Oggi vi parlo un pò di Pentedattilo, ossia l'ultimo posto che io e Vic abbiamo visitato qui in Calabria,
e di un artista famoso che lo visitò e fece queste illustrazioni:
Maurits Cornelis Escher (Leeuwarden, 17 giugno 1898 – Laren, 27 marzo 1972), incisore e grafico olandese, è conosciuto principalmente per le sue incisioni su legno, litografie e mezzetinte che tendono a presentare costruzioni impossibili, esplorazioni dell'infinito, tassellature del piano e dello spazio e motivi a geometrie interconnesse che cambiano gradualmente in forme via via differenti. Le opere di Escher sono molto amate da logici, matematici e fisici, che apprezzano il suo uso razionale di poliedri, distorsioni geometriche ed interpretazioni originali di concetti appartenenti alla scienza, sovente per ottenere effetti paradossali.
In Calabria Escher viaggiò in lungo e in largo insieme a Robert Shiess e a Jean Rousset, compagni di un discreto spessore culturale. Visitarono Pizzo, Tropea, Pentedattilo, Fiumara, Santa Severina, Rossano, Stilo, Crotone, Scilla, Mèlito, Palizzi, Rocca Imperiale, Morano. Ovunque andarono i tre amici non sempre ricevettero una accoglienza di immediata ospitalità. In ogni luogo dove sostarono riuscirono, comunque, ad accattivarsi la simpatia della gente.
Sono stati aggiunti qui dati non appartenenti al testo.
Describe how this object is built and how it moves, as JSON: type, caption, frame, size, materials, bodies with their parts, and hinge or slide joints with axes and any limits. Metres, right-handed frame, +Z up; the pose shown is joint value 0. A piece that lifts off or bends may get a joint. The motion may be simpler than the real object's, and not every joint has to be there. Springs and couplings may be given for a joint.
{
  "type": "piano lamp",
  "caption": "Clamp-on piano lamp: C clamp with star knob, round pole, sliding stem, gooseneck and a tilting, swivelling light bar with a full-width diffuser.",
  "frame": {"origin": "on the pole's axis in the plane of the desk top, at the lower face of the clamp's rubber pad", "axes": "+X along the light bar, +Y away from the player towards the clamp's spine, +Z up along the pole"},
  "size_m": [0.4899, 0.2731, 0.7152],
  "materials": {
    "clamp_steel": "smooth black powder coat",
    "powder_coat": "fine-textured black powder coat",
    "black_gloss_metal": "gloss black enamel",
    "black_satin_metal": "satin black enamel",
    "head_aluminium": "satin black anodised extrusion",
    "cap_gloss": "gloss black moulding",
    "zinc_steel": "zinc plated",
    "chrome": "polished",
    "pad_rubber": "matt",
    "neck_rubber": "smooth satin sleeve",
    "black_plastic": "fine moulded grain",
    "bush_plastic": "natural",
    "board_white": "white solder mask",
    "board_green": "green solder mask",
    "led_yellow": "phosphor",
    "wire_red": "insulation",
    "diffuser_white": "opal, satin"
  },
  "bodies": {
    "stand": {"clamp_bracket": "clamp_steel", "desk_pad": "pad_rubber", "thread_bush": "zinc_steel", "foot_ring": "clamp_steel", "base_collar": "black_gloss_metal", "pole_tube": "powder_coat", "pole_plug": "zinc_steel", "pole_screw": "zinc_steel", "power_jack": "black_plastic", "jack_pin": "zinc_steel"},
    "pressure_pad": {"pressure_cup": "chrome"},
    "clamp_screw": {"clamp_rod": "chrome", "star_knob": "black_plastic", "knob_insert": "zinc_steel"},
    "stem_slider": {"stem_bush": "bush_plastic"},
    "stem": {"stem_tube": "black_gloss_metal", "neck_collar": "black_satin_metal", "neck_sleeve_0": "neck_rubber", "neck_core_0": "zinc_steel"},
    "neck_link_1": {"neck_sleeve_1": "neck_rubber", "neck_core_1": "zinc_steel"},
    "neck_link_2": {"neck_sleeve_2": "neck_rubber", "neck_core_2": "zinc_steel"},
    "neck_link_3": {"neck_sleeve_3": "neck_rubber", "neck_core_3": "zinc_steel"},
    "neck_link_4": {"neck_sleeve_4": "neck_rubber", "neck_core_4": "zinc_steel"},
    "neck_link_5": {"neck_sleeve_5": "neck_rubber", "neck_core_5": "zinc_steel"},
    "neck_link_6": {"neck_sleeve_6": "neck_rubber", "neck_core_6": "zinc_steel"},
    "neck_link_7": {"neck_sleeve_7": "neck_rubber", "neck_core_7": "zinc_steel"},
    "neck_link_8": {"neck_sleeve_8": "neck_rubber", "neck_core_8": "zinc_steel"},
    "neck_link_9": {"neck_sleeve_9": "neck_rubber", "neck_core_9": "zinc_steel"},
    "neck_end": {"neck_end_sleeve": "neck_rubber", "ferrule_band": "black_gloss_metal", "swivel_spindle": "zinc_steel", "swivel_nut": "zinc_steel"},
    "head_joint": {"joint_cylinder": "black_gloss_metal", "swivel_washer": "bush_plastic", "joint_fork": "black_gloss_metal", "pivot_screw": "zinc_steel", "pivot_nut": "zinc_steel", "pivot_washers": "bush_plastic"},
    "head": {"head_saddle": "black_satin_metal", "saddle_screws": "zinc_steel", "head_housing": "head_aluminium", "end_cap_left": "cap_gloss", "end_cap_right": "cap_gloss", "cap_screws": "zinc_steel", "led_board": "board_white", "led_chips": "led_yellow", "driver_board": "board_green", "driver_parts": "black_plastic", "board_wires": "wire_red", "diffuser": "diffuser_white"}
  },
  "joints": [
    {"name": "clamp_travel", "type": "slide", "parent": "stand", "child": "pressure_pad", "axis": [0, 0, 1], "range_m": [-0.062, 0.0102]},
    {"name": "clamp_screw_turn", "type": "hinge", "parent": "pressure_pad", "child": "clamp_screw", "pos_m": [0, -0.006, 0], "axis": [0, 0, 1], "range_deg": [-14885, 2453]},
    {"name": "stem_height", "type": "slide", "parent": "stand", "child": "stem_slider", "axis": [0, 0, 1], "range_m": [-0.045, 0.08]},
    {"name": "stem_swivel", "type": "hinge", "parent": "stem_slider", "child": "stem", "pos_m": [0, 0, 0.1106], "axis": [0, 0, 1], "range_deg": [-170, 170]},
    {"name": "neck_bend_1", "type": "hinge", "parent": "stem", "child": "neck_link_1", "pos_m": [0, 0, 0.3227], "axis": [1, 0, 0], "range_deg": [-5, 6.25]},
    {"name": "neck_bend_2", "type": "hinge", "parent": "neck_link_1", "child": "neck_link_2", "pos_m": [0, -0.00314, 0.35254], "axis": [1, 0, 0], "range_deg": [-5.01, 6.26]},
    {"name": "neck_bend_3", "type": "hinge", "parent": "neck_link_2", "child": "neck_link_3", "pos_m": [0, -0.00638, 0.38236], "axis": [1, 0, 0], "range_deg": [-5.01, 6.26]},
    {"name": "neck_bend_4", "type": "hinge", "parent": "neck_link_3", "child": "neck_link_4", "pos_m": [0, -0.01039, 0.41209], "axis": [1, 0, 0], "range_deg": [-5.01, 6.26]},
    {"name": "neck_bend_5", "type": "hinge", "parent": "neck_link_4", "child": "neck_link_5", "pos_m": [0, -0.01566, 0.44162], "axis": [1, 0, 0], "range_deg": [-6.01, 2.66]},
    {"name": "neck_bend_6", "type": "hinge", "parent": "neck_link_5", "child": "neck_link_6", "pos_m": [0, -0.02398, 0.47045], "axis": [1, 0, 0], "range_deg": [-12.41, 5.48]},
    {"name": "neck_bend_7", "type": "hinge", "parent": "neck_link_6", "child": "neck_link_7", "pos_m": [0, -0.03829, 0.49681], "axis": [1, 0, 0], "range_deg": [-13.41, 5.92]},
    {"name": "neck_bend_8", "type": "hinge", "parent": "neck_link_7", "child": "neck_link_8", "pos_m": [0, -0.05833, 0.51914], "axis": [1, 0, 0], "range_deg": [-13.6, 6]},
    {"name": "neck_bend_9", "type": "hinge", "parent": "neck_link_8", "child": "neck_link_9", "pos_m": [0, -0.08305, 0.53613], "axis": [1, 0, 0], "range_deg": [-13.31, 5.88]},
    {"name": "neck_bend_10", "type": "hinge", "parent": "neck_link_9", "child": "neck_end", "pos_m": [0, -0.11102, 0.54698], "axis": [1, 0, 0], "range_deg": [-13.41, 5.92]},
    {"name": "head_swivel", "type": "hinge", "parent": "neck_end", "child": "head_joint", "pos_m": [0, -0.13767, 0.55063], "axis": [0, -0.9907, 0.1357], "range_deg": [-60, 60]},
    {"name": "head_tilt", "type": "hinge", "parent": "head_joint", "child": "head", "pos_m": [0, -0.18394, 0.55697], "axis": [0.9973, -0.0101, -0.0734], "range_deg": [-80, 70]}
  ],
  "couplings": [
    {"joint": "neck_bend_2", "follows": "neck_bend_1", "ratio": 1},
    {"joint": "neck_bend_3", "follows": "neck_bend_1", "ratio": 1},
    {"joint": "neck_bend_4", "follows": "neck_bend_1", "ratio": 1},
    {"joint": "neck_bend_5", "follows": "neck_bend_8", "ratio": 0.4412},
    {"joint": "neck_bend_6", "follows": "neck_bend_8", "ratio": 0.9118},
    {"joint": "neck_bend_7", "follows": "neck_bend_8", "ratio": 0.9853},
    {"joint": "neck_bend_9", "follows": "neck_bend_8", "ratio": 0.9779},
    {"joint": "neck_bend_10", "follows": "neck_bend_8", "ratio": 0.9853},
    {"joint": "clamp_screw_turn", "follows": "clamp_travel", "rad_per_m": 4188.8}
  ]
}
Si racconta che alla stazione ferroviaria di Spezzano Albanese il suono della cetra tirolese di Jean Rousset attirò l’attenzione di alcuni cittadini e quella del capostazione. Costui fu talmente preso dalla musica e dalla danza che aveva improvvisato che dimenticò di dare il segnale per la partenza del treno se non con molto ritardo.
Dell’indimenticabile esperienza l’artista rese testimonianza in un articolo pubblicato sul De Goene Amsterdammer del 23 aprile 1932: “gli sconosciuti paesini del desolato entroterra calabro sono collegati alla ferrovia che corre lungo la costa solo attraverso una mulattiera. Chi vuole recarvisi deve andarci a piedi, se non ha a disposizione un mulo”. Alle impressioni di viaggio, unì il ricordo dei pasti frugali a base di miele, formaggio, pane duro ammollato nel latte di capra. Era la primavera del 1930.
Noi nel 2015 ci siamo aggirati curiosi per le antiche stradine del borgo fantasma, entrando nelle case disabitate e nelle piccole botteghe che sono state aperte solo da qualche anno, osservando le cinque dita di roccia ( che danno il nome al paese ) incombere su di noi. Motivi per restare affascinati da questo luogo ce ne sono parecchi, tra cui la strage che vide protagoniste le due famiglie nobili del luogo nel 1686 per motivi passionali. Del castello della famiglia Alberti, rimangono solo poche mura dello stesso colore della roccia, che ormai scoperchiate, guardano il vuoto.